Orage himself is more an intellectual than a generalist, but is definitely more 7ish based on data here (e.g. not a 5 for example) – he’s a generalist at least in intellectual areas than interest him, and somewhat self-taught in something of a 7-ish way [autodidactic]. Overall the heavy intellectual focus would suggest a mix of Seven plus Six – two head types – or in MBTI an ENTP structure [secondary Ti]. A number of 7w6s have extraordinarily high overall intellect (cf. Robert L. Forward and A.E. Van Vogt, for example, as listed on the author’s page earlier in the blog).

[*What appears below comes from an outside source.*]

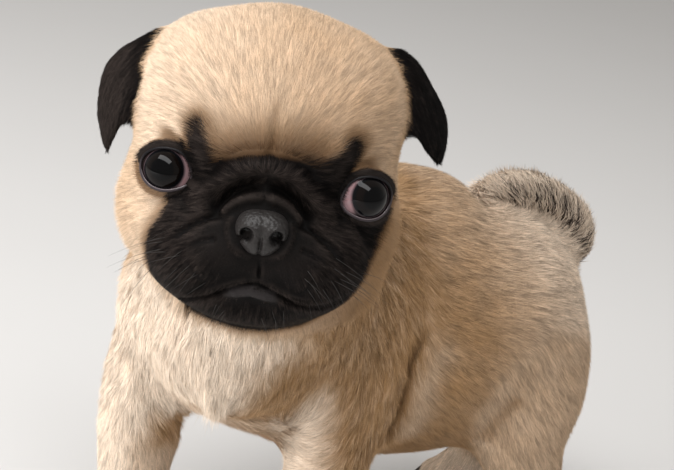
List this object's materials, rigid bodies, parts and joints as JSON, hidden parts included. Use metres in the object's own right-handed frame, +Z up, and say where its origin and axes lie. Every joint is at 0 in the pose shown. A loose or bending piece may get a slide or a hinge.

Six is perhaps directly expressed in his note on ‘projection’; his discussion of Beelzebub’s Tales is also perhaps a use of Six-ish cognitive strategies, in tapping into their intuitive focus on ‘hidden intentions’ to deconstruct what Gurdjieff is meaning or implying. His spiritual interests are themselves also somewhat suggestive of a 6-wing. Particular attitudes of skepticism around religion are apparent.
The commencement of his notes talk much about ‘self-image’ which is interesting – this being something more evident in 3s perhaps, but which I’ve seen to some occasionally or to some extent in Sevens, in literature analysis, and which is also part of the Fourth Way system in any case. Checking e.g. Wikipedia, his general bio seems in support Seven reasonably well.